The plant called Venus' fly trap, a native of North Carolina, was called by the great Charles Darwin "one of the most wonderful in the world." It has a two-lobed leaf which, while waiting for prey, stands open like a gaping clam shell. From the edges of the leaf two rows of slender spikes project inward like teeth. Two or three sensitive hairs serve as a trigger mechanism. When an insect touches these, the lobes snap together, the spikes meshing to prevent escape.
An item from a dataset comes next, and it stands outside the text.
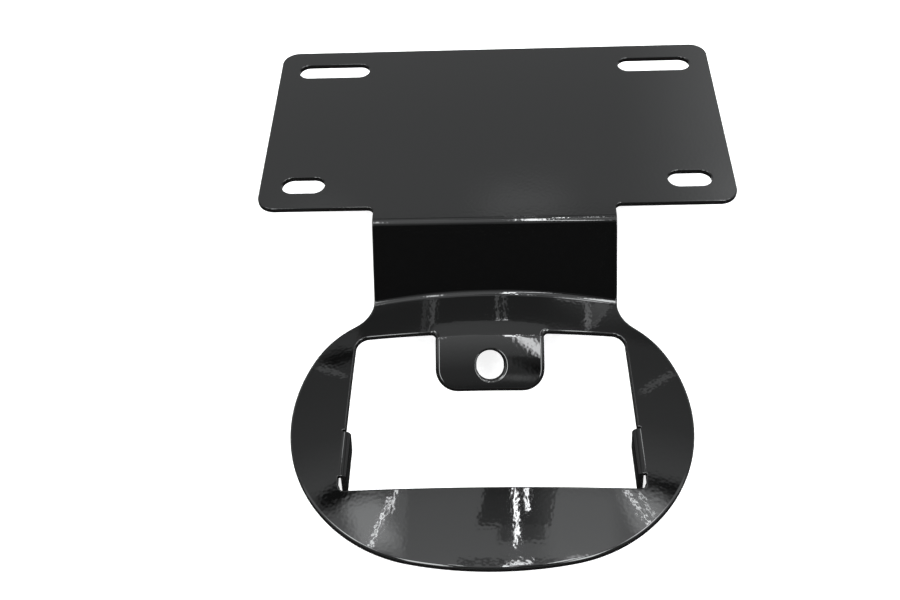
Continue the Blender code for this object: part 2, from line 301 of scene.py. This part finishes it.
def fallAcross(x):
    return b["bowAcross"] - np.sqrt(b["bowAcross"] ** 2 - x**2)


def foldShift(x):
    return fallAcross(x) / math.tan(foldAngle)


stripFoot = (
    panelBottomY - b["apron"] - b["upperFold"] * math.sin(foldAngle),
    -b["upperFold"] * (1 - math.cos(foldAngle)),
)
ringStart = (
    stripFoot[0] - b["strip"] * math.cos(foldAngle) - b["lowerFold"] * math.sin(foldAngle),
    stripFoot[1] - b["strip"] * math.sin(foldAngle) - b["lowerFold"] * (1 - math.cos(foldAngle)),
)


def ringFrame(x, s):  # points and normals of the plain bowed ring
    turn = s / b["bowAlong"]
    lean = np.arcsin(x / b["bowAcross"])
    fall = fallAcross(x)
    y = ringStart[0] - b["bowAlong"] * np.sin(turn) + np.sin(turn) * fall
    z = ringStart[1] - b["bowAlong"] * (1 - np.cos(turn)) - np.cos(turn) * fall
    place = np.stack((x + 0 * s, y, z), axis=-1)
    outward = (np.sin(lean) + 0 * s, -np.sin(turn) * np.cos(lean), np.cos(turn) * np.cos(lean))
    return place, np.stack(outward, axis=-1)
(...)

Then the leaf, says Miss Prior, "is converted into a virtual stomach and the glands on the upper surface . . . come into action until all the soft parts of the prey are liquefied."

The common butterwort is one of several plants which exude a sticky substance so that the leaves act like flypaper. "Pitcher plants" grow leaves that collect and hold water in which insects, birds and mice, attracted by toothsome exudates, fragrant smells or bright colors, are drowned. The bladderwort is an underwater plant whose bladders are equipped with elastic, one-way valves. Once a small crustacean or fish has ventured in, he cannot get out.

Such actual plant traps as these have probably inspired the tall tales told by imaginative travelers about others much bigger and much more dreadful. Miss Prior, who dismisses them all as fables, quotes a Dr. Carl Liche who claimed to have seen a woman sacrificed, with horrid ceremony, to a "man-eating tree" in Madagascar. A sojourner in Brazil said he saw a tree which attracted monkeys by means of a peculiar odor, hemmed them in a prison of leaves, dropped their bare bones after three days. Centuries ago a very tall tale popped up about a gigantic Death Flower on a South Pacific island which lured human victims inside its fragrant cavern, put them pleasantly to sleep, destroyed them with acid.